Extract the listing in its entirety, keeping each line identical to the original.

↓↓↓

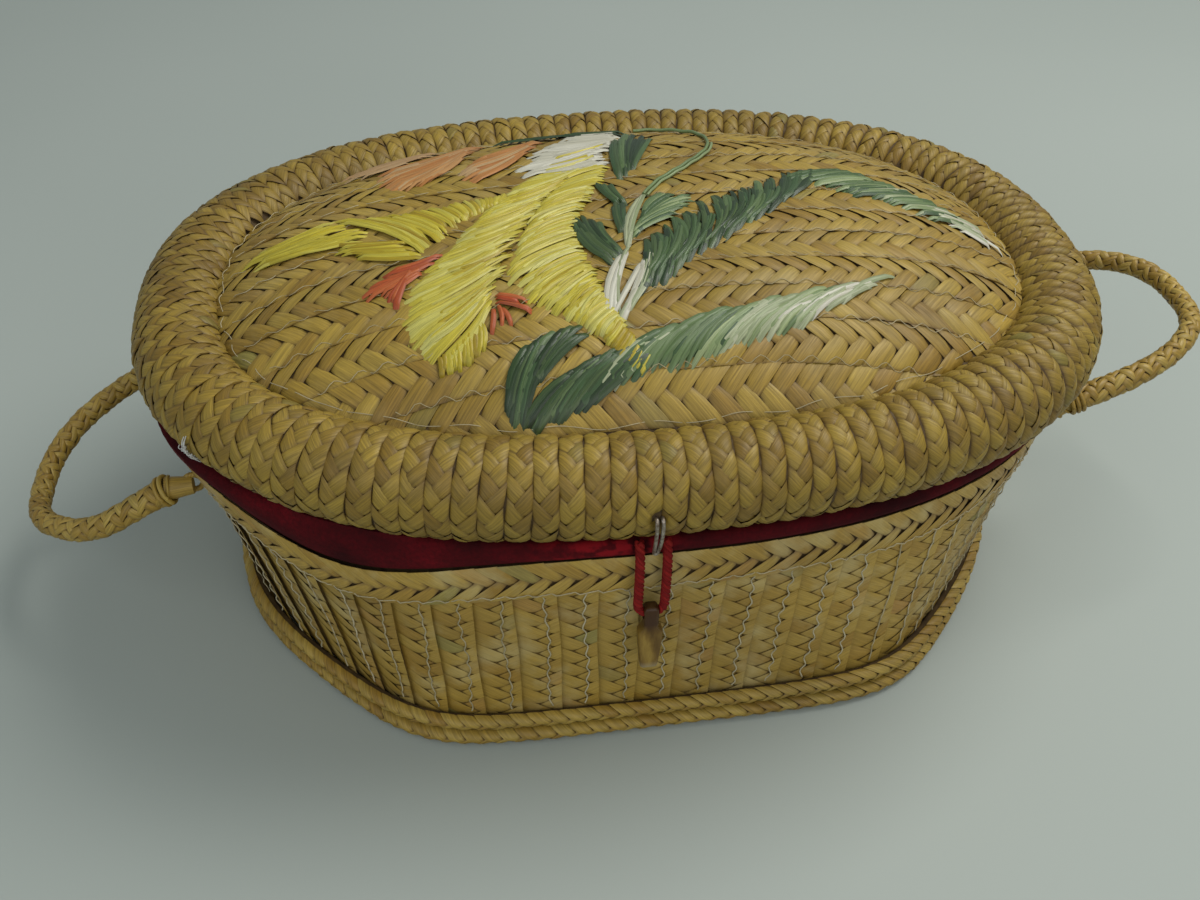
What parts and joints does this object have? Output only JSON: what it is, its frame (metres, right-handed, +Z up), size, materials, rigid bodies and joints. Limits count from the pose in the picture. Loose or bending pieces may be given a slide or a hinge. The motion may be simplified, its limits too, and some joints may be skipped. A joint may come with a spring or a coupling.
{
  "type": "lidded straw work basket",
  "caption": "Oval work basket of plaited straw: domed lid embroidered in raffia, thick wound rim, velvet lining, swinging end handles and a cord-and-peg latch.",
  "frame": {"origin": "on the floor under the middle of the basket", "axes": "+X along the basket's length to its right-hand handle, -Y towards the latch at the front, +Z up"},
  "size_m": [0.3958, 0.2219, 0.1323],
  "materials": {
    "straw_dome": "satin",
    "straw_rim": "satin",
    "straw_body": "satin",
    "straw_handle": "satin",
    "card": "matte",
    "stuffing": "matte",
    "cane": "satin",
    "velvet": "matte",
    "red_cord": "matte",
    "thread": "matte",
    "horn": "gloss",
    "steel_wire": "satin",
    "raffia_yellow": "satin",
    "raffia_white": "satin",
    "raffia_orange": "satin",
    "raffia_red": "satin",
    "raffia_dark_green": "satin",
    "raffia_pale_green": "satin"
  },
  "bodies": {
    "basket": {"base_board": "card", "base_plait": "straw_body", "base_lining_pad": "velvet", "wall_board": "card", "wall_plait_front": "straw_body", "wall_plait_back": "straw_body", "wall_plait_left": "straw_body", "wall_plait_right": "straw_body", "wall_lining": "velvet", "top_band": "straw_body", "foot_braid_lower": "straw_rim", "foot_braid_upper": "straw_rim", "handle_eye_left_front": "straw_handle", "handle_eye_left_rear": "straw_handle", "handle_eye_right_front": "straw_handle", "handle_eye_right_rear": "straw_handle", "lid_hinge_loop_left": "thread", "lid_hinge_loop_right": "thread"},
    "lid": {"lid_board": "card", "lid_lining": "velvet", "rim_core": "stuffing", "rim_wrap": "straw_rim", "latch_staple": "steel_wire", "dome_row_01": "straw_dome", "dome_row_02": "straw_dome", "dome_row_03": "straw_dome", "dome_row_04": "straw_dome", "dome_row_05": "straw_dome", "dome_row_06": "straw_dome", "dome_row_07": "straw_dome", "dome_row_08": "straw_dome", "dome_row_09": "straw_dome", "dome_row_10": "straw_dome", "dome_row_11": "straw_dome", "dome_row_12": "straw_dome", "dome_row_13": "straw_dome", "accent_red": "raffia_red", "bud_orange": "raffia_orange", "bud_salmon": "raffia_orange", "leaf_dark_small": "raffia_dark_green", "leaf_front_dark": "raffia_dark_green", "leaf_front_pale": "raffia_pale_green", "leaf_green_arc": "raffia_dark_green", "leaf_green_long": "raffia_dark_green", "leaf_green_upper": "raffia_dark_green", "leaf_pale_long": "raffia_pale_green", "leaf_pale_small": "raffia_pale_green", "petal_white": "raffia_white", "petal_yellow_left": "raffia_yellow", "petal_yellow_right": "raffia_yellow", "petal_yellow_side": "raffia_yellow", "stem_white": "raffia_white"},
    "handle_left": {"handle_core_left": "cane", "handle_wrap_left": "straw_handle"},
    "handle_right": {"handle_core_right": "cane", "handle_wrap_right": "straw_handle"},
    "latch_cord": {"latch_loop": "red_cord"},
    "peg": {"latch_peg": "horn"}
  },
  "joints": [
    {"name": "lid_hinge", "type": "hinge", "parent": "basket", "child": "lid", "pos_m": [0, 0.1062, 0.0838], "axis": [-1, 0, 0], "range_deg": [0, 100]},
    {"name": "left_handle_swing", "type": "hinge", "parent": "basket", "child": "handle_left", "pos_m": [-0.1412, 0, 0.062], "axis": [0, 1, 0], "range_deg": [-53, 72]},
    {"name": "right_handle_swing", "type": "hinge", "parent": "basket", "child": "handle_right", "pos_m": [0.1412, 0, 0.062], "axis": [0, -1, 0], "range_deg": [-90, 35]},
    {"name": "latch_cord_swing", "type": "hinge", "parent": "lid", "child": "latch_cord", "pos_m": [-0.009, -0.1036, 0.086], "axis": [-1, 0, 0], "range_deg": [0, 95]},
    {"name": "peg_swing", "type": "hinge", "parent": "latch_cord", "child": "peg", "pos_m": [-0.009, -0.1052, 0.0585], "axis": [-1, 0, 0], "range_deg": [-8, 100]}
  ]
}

↑↑↑

▶ _The completed task_:
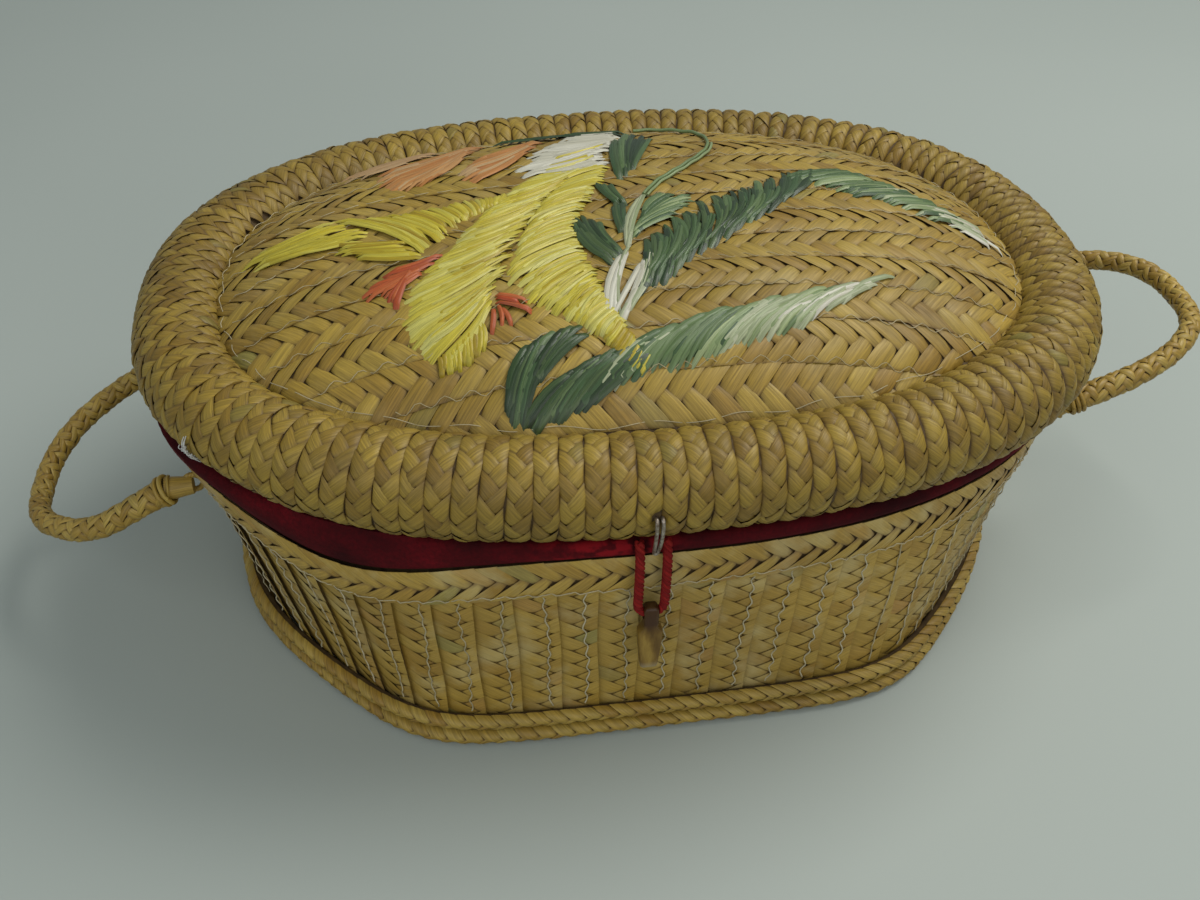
What parts and joints does this object have? Output only JSON: what it is, its frame (metres, right-handed, +Z up), size, materials, rigid bodies and joints. Limits count from the pose in the picture. Loose or bending pieces may be given a slide or a hinge. The motion may be simplified, its limits too, and some joints may be skipped. A joint may come with a spring or a coupling.
{
  "type": "lidded straw work basket",
  "caption": "Oval work basket of plaited straw: domed lid embroidered in raffia, thick wound rim, velvet lining, swinging end handles and a cord-and-peg latch.",
  "frame": {"origin": "on the floor under the middle of the basket", "axes": "+X along the basket's length to its right-hand handle, -Y towards the latch at the front, +Z up"},
  "size_m": [0.3958, 0.2219, 0.1323],
  "materials": {
    "straw_dome": "satin",
    "straw_rim": "satin",
    "straw_body": "satin",
    "straw_handle": "satin",
    "card": "matte",
    "stuffing": "matte",
    "cane": "satin",
    "velvet": "matte",
    "red_cord": "matte",
    "thread": "matte",
    "horn": "gloss",
    "steel_wire": "satin",
    "raffia_yellow": "satin",
    "raffia_white": "satin",
    "raffia_orange": "satin",
    "raffia_red": "satin",
    "raffia_dark_green": "satin",
    "raffia_pale_green": "satin"
  },
  "bodies": {
    "basket": {"base_board": "card", "base_plait": "straw_body", "base_lining_pad": "velvet", "wall_board": "card", "wall_plait_front": "straw_body", "wall_plait_back": "straw_body", "wall_plait_left": "straw_body", "wall_plait_right": "straw_body", "wall_lining": "velvet", "top_band": "straw_body", "foot_braid_lower": "straw_rim", "foot_braid_upper": "straw_rim", "handle_eye_left_front": "straw_handle", "handle_eye_left_rear": "straw_handle", "handle_eye_right_front": "straw_handle", "handle_eye_right_rear": "straw_handle", "lid_hinge_loop_left": "thread", "lid_hinge_loop_right": "thread"},
    "lid": {"lid_board": "card", "lid_lining": "velvet", "rim_core": "stuffing", "rim_wrap": "straw_rim", "latch_staple": "steel_wire", "dome_row_01": "straw_dome", "dome_row_02": "straw_dome", "dome_row_03": "straw_dome", "dome_row_04": "straw_dome", "dome_row_05": "straw_dome", "dome_row_06": "straw_dome", "dome_row_07": "straw_dome", "dome_row_08": "straw_dome", "dome_row_09": "straw_dome", "dome_row_10": "straw_dome", "dome_row_11": "straw_dome", "dome_row_12": "straw_dome", "dome_row_13": "straw_dome", "accent_red": "raffia_red", "bud_orange": "raffia_orange", "bud_salmon": "raffia_orange", "leaf_dark_small": "raffia_dark_green", "leaf_front_dark": "raffia_dark_green", "leaf_front_pale": "raffia_pale_green", "leaf_green_arc": "raffia_dark_green", "leaf_green_long": "raffia_dark_green", "leaf_green_upper": "raffia_dark_green", "leaf_pale_long": "raffia_pale_green", "leaf_pale_small": "raffia_pale_green", "petal_white": "raffia_white", "petal_yellow_left": "raffia_yellow", "petal_yellow_right": "raffia_yellow", "petal_yellow_side": "raffia_yellow", "stem_white": "raffia_white"},
    "handle_left": {"handle_core_left": "cane", "handle_wrap_left": "straw_handle"},
    "handle_right": {"handle_core_right": "cane", "handle_wrap_right": "straw_handle"},
    "latch_cord": {"latch_loop": "red_cord"},
    "peg": {"latch_peg": "horn"}
  },
  "joints": [
    {"name": "lid_hinge", "type": "hinge", "parent": "basket", "child": "lid", "pos_m": [0, 0.1062, 0.0838], "axis": [-1, 0, 0], "range_deg": [0, 100]},
    {"name": "left_handle_swing", "type": "hinge", "parent": "basket", "child": "handle_left", "pos_m": [-0.1412, 0, 0.062], "axis": [0, 1, 0], "range_deg": [-53, 72]},
    {"name": "right_handle_swing", "type": "hinge", "parent": "basket", "child": "handle_right", "pos_m": [0.1412, 0, 0.062], "axis": [0, -1, 0], "range_deg": [-90, 35]},
    {"name": "latch_cord_swing", "type": "hinge", "parent": "lid", "child": "latch_cord", "pos_m": [-0.009, -0.1036, 0.086], "axis": [-1, 0, 0], "range_deg": [0, 95]},
    {"name": "peg_swing", "type": "hinge", "parent": "latch_cord", "child": "peg", "pos_m": [-0.009, -0.1052, 0.0585], "axis": [-1, 0, 0], "range_deg": [-8, 100]}
  ]
}